L’assaut fasciste comme révélateur
Pourquoi alors tout le remue-ménage actuel ? Parce que ce qui s’est passé au Capitole change la donne dans l’opinion. Tout à coup, des masses de gens constatent avec inquiétude que le chômage massif, les inégalités, les lois du marché, la guerre de tou.te.s contre tou.te.s et le suprématisme impérialiste font renaître la barbarie fasciste et raciste, comme dans les années trente. Elles constatent aussi que, comme dans les années trente, les tentatives d’ouvrir le chemin du pouvoir à cette barbarie ne viennent pas seulement d’en-bas (des « QAnon » et autres « Proud Boys ») mais souvent aussi d’en-haut, parfois même du sommet de ces États qu’on nous dit « démocratiques ». Faut-il rappeler que le roi Victor-Emmanuel III a ouvert la voie à Mussolini en Italie ? Que Léopold III et Hendrik De Man, chez nous, ont favorisé « l’Ordre Nouveau » ?
Ce qui s’est passé le 6 janvier à Washington opère comme un révélateur. Le choc national et international est énorme, comparable à celui du 11 septembre, sur un autre terrain. Alors, les responsables politiques du capitalisme et leurs relais médiatiques se précipitent. Pour en finir avec le chômage massif, les inégalités, les lois du marché, la guerre de tou.te.s contre tou.te.s, le suprématisme imperialiste ? Ah non, au contraire : ils se précipitent pour sauver ces politiques injustes qui sont les leurs, sauver les institutions par lesquelles ils édictent ces politiques, et sauver l’idéologie hypocrite qui fait passer ces institutions pour défenderesses démocratiques de « l’intérêt général », alors qu’elles sont au service des intérêts particuliers des puissant.e.s. Car, sans l’emprise de cette idéologie, tout le système s’effondrerait comme un château de cartes.
Enfumage pseudo-démocratique
Le sens de la manœuvre est très clair aux États-Unis, où la stupeur créée par le coup de Trump est mise à profit pour tenter de consolider la position fragile de Joe Biden, de justifier son rapprochement avec les Républicains « anti-Trump » (entre guillemets), et donc l’élimination de tout ce que le programme du futur président pouvait encore comporter de concessions faites à Bernie Sanders et à la gauche du Parti démocrate… Défense de la démocratie, mon œil ! La manœuvre ne débouchera pas sur une alternative démocratique, sociale et écologique au trumpisme mais sur un recadrage du genre de politique qui a rendu le trumpisme possible, et par conséquent sur son renforcement.

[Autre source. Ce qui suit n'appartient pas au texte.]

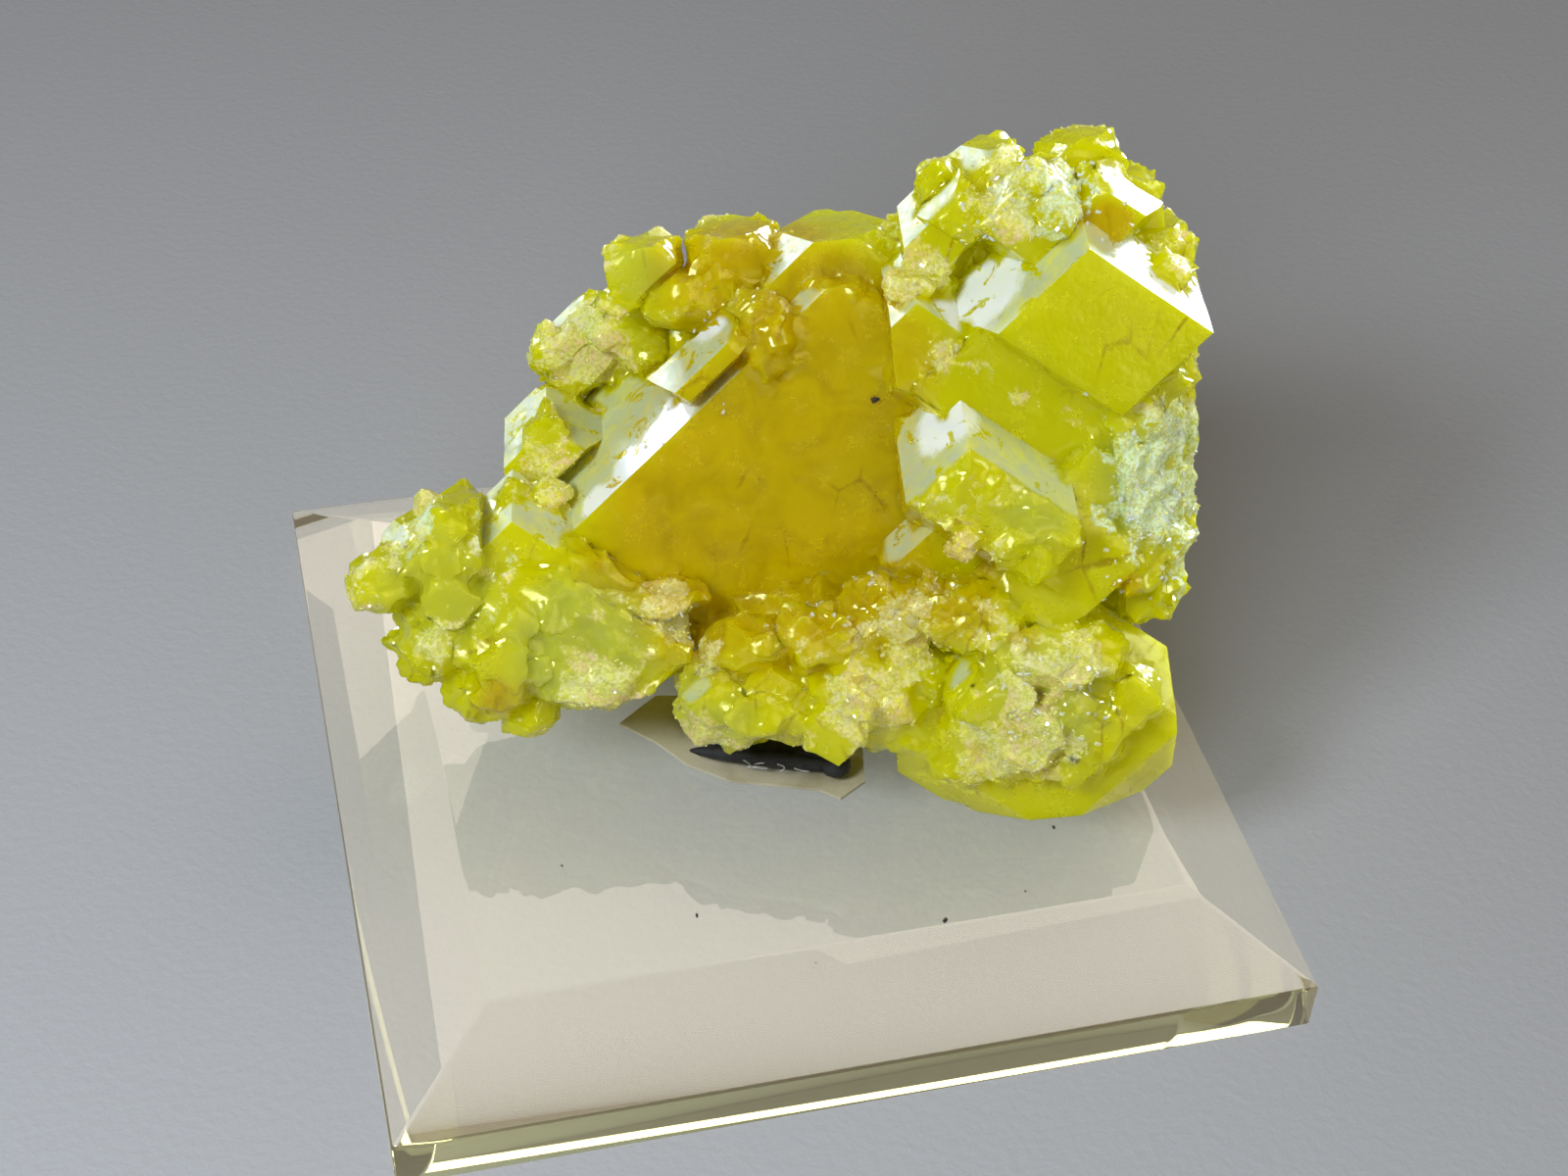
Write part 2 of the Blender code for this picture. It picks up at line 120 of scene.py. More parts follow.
CRUST_SPOTS = (
    ((-9.5, 7.9, -4.0), 3.0, 1.0),
    ((-12.0, 3.0, -1.0), 2.6, 0.9),
    ((-19.0, 2.4, 2.0), 2.6, 0.8),
    ((-14.5, 1.6, 3.0), 2.4, 0.7),
    ((-6.0, -4.0, 3.0), 2.2, 2.4),
    ((-9.4, 9.2, -6.4), 2.8, 1.4),
    ((-4.2, -5.6, 6.0), 1.4, 1.0),
    ((0.5, -4.2, 6.4), 3.6, 0.7),
    ((6.0, -3.4, 6.8), 3.4, 0.8),
    ((4.6, -8.6, 8.0), 2.8, 1.2),
    ((-4.0, -10.4, 5.0), 2.6, 0.8),
    ((12.6, -11.0, 8.0), 3.8, 0.9),
    ((15.5, -8.6, 8.0), 3.0, 0.8),
    ((20.8, 1.5, 4.6), 4.6, 1.0),
    ((15.5, 17.4, 4.0), 3.2, 0.8),
    ((9.0, 13.4, 3.0), 2.4, 0.7),
    ((-9.5, -5.8, 5.0), 3.4, 0.6),
    ((2.0, 4.0, -11.0), 4.0, 1.2),
    ((10.0, 8.0, -7.0), 4.0, 1.2),
    ((-8.0, 3.0, -9.0), 4.0, 1.1),
    ((13.0, -3.0, -7.0), 4.0, 1.1),
    ((-1.0, 12.0, -9.0), 4.0, 1.0),
    ((17.0, 13.0, -4.0), 4.0, 1.0),
    ((-15.0, -2.0, -4.0), 3.0, 1.0),
    ((9.6, 9.6, 4.6), 1.2, 1.2),
    ((11.6, 8.2, 4.6), 1.4, 1.5),
    ((13.8, 7.0, 4.6), 1.4, 1.5),
    ((16.0, 5.6, 4.6), 1.3, 1.4),
)
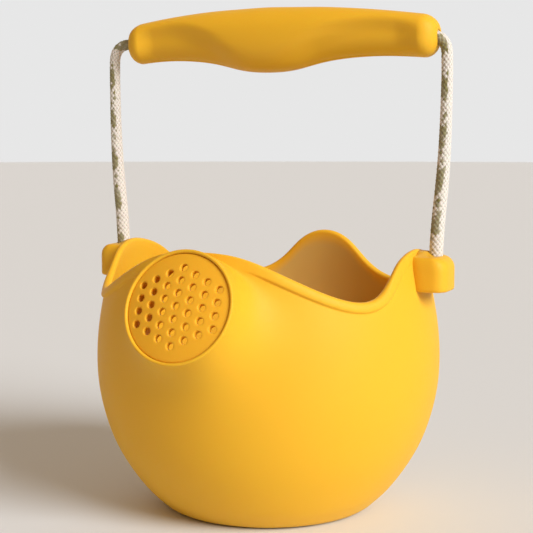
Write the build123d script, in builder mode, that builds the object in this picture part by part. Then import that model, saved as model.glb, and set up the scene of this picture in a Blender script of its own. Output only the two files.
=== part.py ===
from build123d import *
from math import cos, pi, radians, sin, sqrt, tan
import os

os.makedirs("parts", exist_ok=True)

# Silicone sand bucket with a watering spout and a rope bail, in millimetres.
# The origin is the centre of the base. The spout points along -Y and the lugs stand on the X axis.

clearance = 0.3

# bowl
bowl_wall = 2.5
bowl_floor = 3.0
base_radius = 45.0
lobe_top = 115.8
belly_radius = 75.0
belly_height = 66.0
shoulder = (67.8, 30)
upper_wall = (72.8, 89)
wall_top = (67.6, 118)
trim_depth = 20.0
trim_size = (200, 170)
trim_middle = 12.0

# spout: a short tube that tips up from the front wall and flares softly into it
spout_reach = 84.2
spout_height = 97.0
spout_tilt = 22.5
spout_radius = 23.1
lip_width = 1.4
lip_straight = 3.0
flare_radius = 33.0
flare_depth = 28.0
flare_middle = (25.3, -16)
channel_reach = 6.0

# sprinkler rose, a domed disc seated in the mouth of the spout
rose_recess = 0.8
rose_rise = 2.6
rose_thickness = 2.6
rose_shoulder = 2.1
rose_play = 0.1
rose_bevel = 0.5
rose_hole_radius = 1.5
rose_column = 5.42
rose_pitch = 5.15
rose_rings = 3

# the rope, knots and grip stand this far behind the middle of the bowl
bail_back = 3.0

# lugs: a sleeve on the outside of each ear lobe, which holds the rope a little behind its own middle
lug_root = 67.8
lug_reach = 82.5
lug_width = 20.0
lug_middle = 1.0
lug_bottom = 97.4
lug_top = 111.6
lug_corner = 4.5
lug_top_round = 2.5
pocket_radius = 5.6
pocket_top = 107.5

# rope
rope_diameter = 5.2
rope_x = 75.0
knot_centre = 102.4
knot_radius = 4.9
pivot_height = 117.6
swing_room = 3.75
grip_axis = 202.2

# grip
grip_half_length = 71.6
grip_slide = 2.5
grip_end_round = 6.5
mouth_depth = 4.5
mouth_spread = 2.4

rope_radius = rope_diameter / 2
bore_radius = rope_radius + clearance

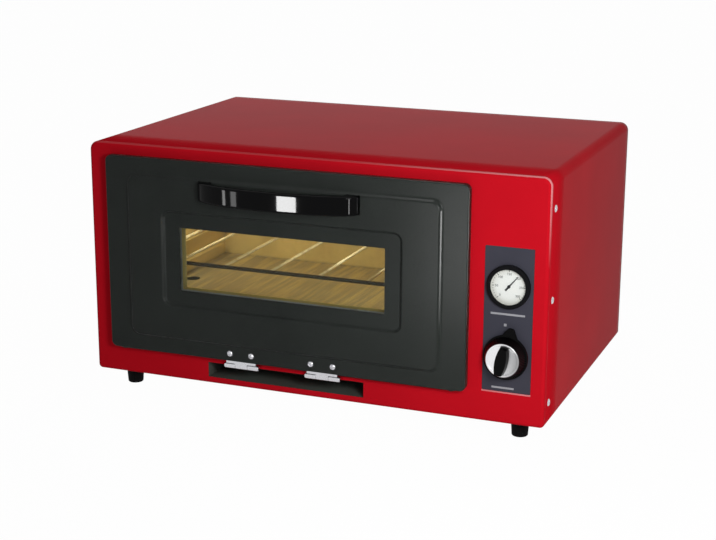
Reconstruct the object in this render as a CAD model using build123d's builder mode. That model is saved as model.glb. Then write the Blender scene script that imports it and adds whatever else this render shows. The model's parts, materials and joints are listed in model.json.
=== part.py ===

Le même genre de manœuvre est en cours en Europe. Dans une allocution de circonstance, Emmanuel Macron a eu le culot de se présenter comme le défenseur des droits démocratiques qu’il tente d’enterrer. L’interview complaisante de Charles Michel, sur les ondes de la RTBF il y a quelques jours, constituait un autre échantillon remarquable(1). Charles Michel, le ci-devant chef du gouvernement le plus anti-social d’après-guerre ; Charles Michel, l’homme qui a gouverné avec un secrétaire d’État à l’asile fascisant et admirateur explicite de Trump ; Charles Michel, que la pauvreté dans laquelle grandit un enfant sur quatre n’empêche pas de dormir ; Charles Michel, l’homme qui a trouvé « démocratique » d’imposer la pension à 67 ans (!) alors que cette mesure criminelle ne figurait même pas au programme des partis formant sa coalition… Charles Michel, le président d’un Conseil européen non élu, est venu nous exhorter à défendre La Démocratie.
Nécessité d’une riposte, urgence d’une alternative
Cet enfumage pseudo-démocratique est en cours dans tous les pays. Avec d’autant plus de risque de succès que la pandémie favorise à la fois les discours d’unité nationale par-delà les clivages sociaux, les abus policiers et les glissements autoritaires. Dans tous les pays, comme aux États-Unis, le résultat sera le renforcement de la droite extrême et de l’extrême-droite populiste, raciste, conspirationniste et sexiste. Le danger que celle-ci représente ne peut en effet pas être combattu par « l’union sacrée de tous les démocrates » – une union sacrée dans la régression sociale néolibérale et productiviste. Il ne peut-être combattu que par la mobilisation de masse des exploité.e.s et des opprimé.e.s contre toute forme de domination, en défense de leurs droits démocratiques et donc de leurs droits sociaux, en défense du droit des générations futures à un environnement de qualité.
Dans cette mobilisation, il faut espérer que les partisan.e.s de l’écosocialisme se regroupent autour d’une alternative digne de ce nom, car le système capitaliste n’a plus rien d’autre à apporter que la régression sociale, la destruction écologique et le despotisme politique.